Catharine MacKinnon (1946– ), one of America’s foremost feminist legal scholars and theorists, is a passionate advocate of women’s rights. Her book Sexual Harassment of Working Women (1979) helped lay the foundations of sexual harassment law in the United States. Her most controversial work has dealt with pornography. In MacKinnon’s view, there exists a tension, embodied in the pornography debate, between the First Amendment’s guarantee of free speech and the Fourteenth Amendment’s guarantee of equal protection.
Born in Minneapolis, Minnesota, MacKinnon graduated from Smith College. She earned a law degree and a doctorate in political science from Yale University. Currently, she serves as the Elizabeth A. Long Professor of Law at the University of Michigan and is a visiting professor at the University of Chicago.
In her writings, MacKinnon argues that pornography—along with sexual violation, physical violence, and prostitution—helps perpetuate the dominance of men over women in society. Pornography harms women in two ways. First, the women who appear in pornographic films are debased by the filming itself. Most of them are forced to do so by pimps or because of drug abuse, past sexual abuse, or lack of other avenues for income—not by free choice. Second, pornography conveys the message that women exist not as equal human beings but as things to satisfy men’s sexual appetites; it teaches and encourages men to treat women as inferior. MacKinnon argues that pornography is a form of sex discrimination, and sex equality becomes impossible unless pornography is eliminated.
MacKinnon’s opposition to pornography brings her into conflict with advocates of free speech, including many feminists. MacKinnon does not dispute that free speech has great value; however, it is only one of many values, and social equality is another. She notes that the courts have said that free speech is not unlimited and argues that it should give way to the greater good of equality for women. Indeed, under established sexual harassment law, it is not inconsistent with the First Amendment to ban certain forms of expression in the workplace because they interfere with women’s equal employment rights. Moreover, she considers pornography to be hate speech, not free speech. Finally, since women are trapped in a subordinate sociopolitical position, they cannot be said to have the same free speech rights as men. Therefore, pornography should be banned—not as a question of morality but as a matter of women’s equal rights.
Although the courts have ruled, in Miller v. California (1973), that materials may be banned if they are found to be obscene, MacKinnon finds the Miller test deficient on two grounds. First, the test has proved in practice to be so vague as to be almost useless. Second, even if not obscene, a work may still convey the message of female subordination that perpetuates inequality between the sexes. Even if enforceable, the Miller test fails to achieve MacKinnon’s goal of creating equality between the sexes.

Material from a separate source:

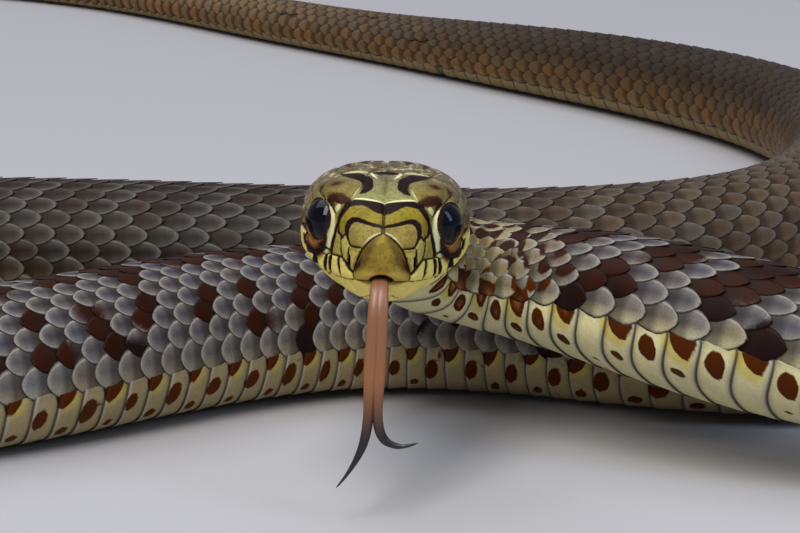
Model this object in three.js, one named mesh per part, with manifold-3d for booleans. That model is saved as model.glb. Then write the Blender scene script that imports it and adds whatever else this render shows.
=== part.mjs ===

MacKinnon’s ideas found practical application when the city of Indianapolis passed an anti-pornography ordinance that she and Andrea Dworkin had drafted. The law provided for civil penalties for those distributing pornography, which it defined as “[t]he graphic sexually explicit subordination of women through pictures and words that also includes women being sexually used and abused, for example being dehumanized as sexual objects who enjoy pain, humiliation or rape, bound, mutilated, dismembered, in positions of servility or submission or display, or penetrated by objects or animals.” (MacKinnon distinguishes pornography from erotica, which she defines as sexually explicit materials showing men and women as equals in giving and receiving pleasure.)
A group of adult bookstores challenged the ordinance. The Seventh Circuit Court of Appeals, in American Booksellers Association v. Hudnut (7th Cir. 1985), affirmed a lower court’s decision overturning the law. Although it accepted the argument that pornography can influence behavior, the court ruled that the law was overly broad and was a content-based restriction on speech and was therefore unconstitutional.
MacKinnon’s approach to pornography has sparked controversy. Her critics argue that her definition is overly inclusive and would ban many works considered to be art; that the practical meaning of terms such as subordination and objectification are subjective; and that her approach would limit women’s ability to express their sexuality. Although no other laws have incorporated her approach, the debate between MacKinnon and free speech advocates continues.